The FBI recorded the license plate numbers of a dozen vehicles spotted "in the vicinity of" a Denver bookstore where anti-war demonstrators gathered before a rally, according to an agency document released by the American Civil Liberties Union Tuesday.

"This report raises more questions about the degree to which the FBI is unjustifiably regarding demonstrations and public dissent as potential terrorism," said Mark Silverstein, legal director of the ACLU in Colorado. "Why is the FBI conducting surveillance of a bookstore, monitoring the persons who gather there, and keeping files with lists of license plate numbers?"

The ACLU obtained the FBI report under the Freedom of Information Act.

The ACLU said the surveillance was part of a domestic terrorism investigation by the FBI's Joint Terrorism Task Force. A copy of the document posted on an ACLU Web site does not mention the task force or domestic terrorism.

FBI spokesman Bill Carter in Washington said he was not familiar with the bookstore surveillance, but he said the agency would not monitor a group simply because it is protesting.

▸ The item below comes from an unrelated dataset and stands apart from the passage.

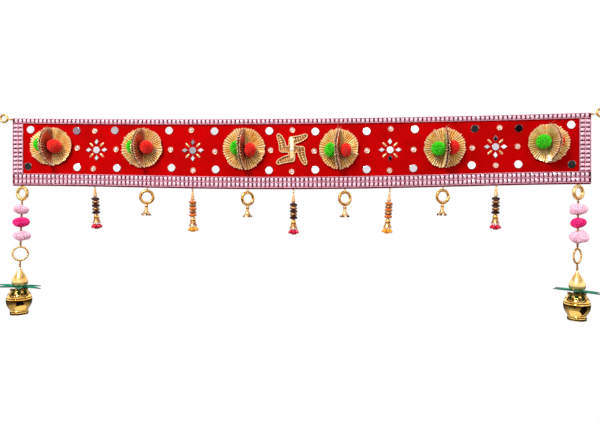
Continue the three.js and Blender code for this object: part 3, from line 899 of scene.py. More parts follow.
spread = Flow(fan_in["Fold"]) + fan_in["Ribbon"]
away_share = away / fan_in["Reach"]
fan_x = spread + away * laid + (ripple + away_share * away_share * fan_in["Lean"]) * fin
fan_y = Flow(fan_in["Front"]) - (lift + ripple) * laid - away * fin
fan_point = add(fan_tree, "ShaderNodeCombineXYZ", {"X": fan_x, "Y": fan_y, "Z": reach * angle.do("COSINE")})
fan_marked = fan_grid
for word, value in (("crest", crest), ("outward", out_share), ("upright", fin), ("unlike", unlike)):
    fan_marked = stored(fan_tree, fan_marked, word, value)
fan_folded = add(fan_tree, "GeometryNodeSetPosition", {"Geometry": fan_marked, "Position": fan_point})
fan_sewn = add(fan_tree, "GeometryNodeMergeByDistance", {"Geometry": fan_folded, "Distance": 0.02 * mm})
fan_back = add(fan_tree, "GeometryNodeExtrudeMesh", {
    "Mesh": fan_sewn, "Offset Scale": Flow(fan_in["Ribbon"]) * -0.6, "Individual": False,
}, mode="FACES")
fan_turned = add(fan_tree, "GeometryNodeFlipFaces", {"Mesh": fan_back})
fan_both = add(fan_tree, "GeometryNodeJoinGeometry", {0: fan_sewn})
feed(fan_both.inputs[0], fan_turned)
fan_closed = add(fan_tree, "GeometryNodeMergeByDistance", {"Geometry": fan_both, "Distance": 0.005 * mm})
feed(fan_out[0], settled(fan_tree, fan_closed, fan_in["Finish"]))

gilt_ribbon = finish(
    "gilt_ribbon", (250, 192, 92), (255, 234, 166), 7, 0.6, (0.2, 0.34), 0.12,
    Metallic=0.45, Specular_IOR_Level=0.3,
)
# Painted highlight: a third of the pleats are turned paler, as if catching the light
tint_by(gilt_ribbon, "painted_glint", (255, 248, 214), 0.8)
# Painted shade in the valleys between pleats
tint_by(gilt_ribbon, "painted_valley_shade", (160, 80, 24), 0.75)
tint_by(gilt_ribbon, "selvedge", (255, 214, 178), 0.7)
tint_by(gilt_ribbon, "shaded", (164, 8, 0))


def side_mark(piece, name, rule, *sources):
    """Stores a value worked out from those that the tree has stored."""
    given = [[item.value for item in piece.data.attributes[source].data] for source in sources]
    layer = piece.data.attributes.new(name, "FLOAT", "POINT")
    layer.data.foreach_set("value", [rule(*values) for values in zip(*given)])


# How deep the painted shade in the bottoms of each rosette's pleats is, where 1 is usual
fold_shade_depths = (0.75, 1.35, 1.3, 1.1, 1.25, 0.9)
# Each disc's name, its side and how deep in shade its fin is
fin_shades = (("left", -1, 0.35), ("right", 1, 1))
for number, ((x, below), form, fold_shade_depth) in enumerate(zip(rosettes, disc_forms, fold_shade_depths), 1):
    reach_out, tallness, fin_lean = form
    for word, side, shade in fin_shades:
        disc = make_piece(f"pleated_disc_{number}_{word}", ([], []))
        grow(disc, fan_tree, {
            "Pleats": pleats_round, "Rings": rings_out, "Reach": reach_out * mm,
            "Pleat Tall": pleat_tall * mm, "Rim Lift": rim_lift * mm, "Ribbon": ribbon_thick * mm,
            "Fold": gap / 2 * mm, "Front": (band_front - gap - ribbon_thick) * mm,
            "Lean": side * fin_lean * mm, "Seed": number * 60.0 + side * 25, "Finish": gilt_ribbon,
        })
        if side < 0:
            disc.data.transform(Matrix.Diagonal((-1, 1, 1, 1)))
            disc.data.flip_normals()
        middle = Matrix.Translation((x * mm, 0, (rise(x) - below) * mm))
        disc.data.transform(middle @ Matrix.Diagonal((1, 1, tallness, 1)))
        # A third of the pleats get a painted glint, their valleys painted shade to unlike degrees, and the
        # rim is paler
        side_mark(disc, "painted_glint", lambda unlike: max(0, 3 * unlike - 2), "unlike")
        side_mark(disc, "painted_valley_shade", lambda crest, unlike: (
            min(1.3, fold_shade_depth * max(0, 1 - 1.5 * crest) * (0.6 + 0.8 * (unlike * 7 % 1)))
        ), "crest", "unlike")
        side_mark(disc, "selvedge", lambda outward: max(0, outward - 0.88) / 0.12, "outward")
        side_mark(disc, "shaded", lambda upright, crest, outward: (
            upright * shade * (1 - 0.55 * crest * outward) * min(1, 12 * (1 - outward) + 0.1)
        ), "upright", "crest", "outward")
        fix(disc, "gold_ribbon", f"rosette_{number}_{word}")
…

"Our interest is not in the First Amendment activities the group is involved in," he said. "It's only when those individuals that may be in that meeting who may be involved in planning, or are actively involved in, violent criminal activity."

The document says a two-hour surveillance of the bookstore showed that at least 40 people "appeared to be involved" in the Revolutionary Anti-War Response demonstration planned later that day in Colorado Springs.

It does not say what led to that conclusion, but it says some of the group "wore all black clothing, including sweat shirts or jackets with hoods." It says FBI agents saw several pink and black flags and banners but doesn't list what the banners said.

The document gives general descriptions of the 12 vehicles but their license numbers are blocked out.

The names of four FBI agents who conducted the investigation are also blocked out.

The report released Tuesday is available on the ACLU of Colorado’s web site.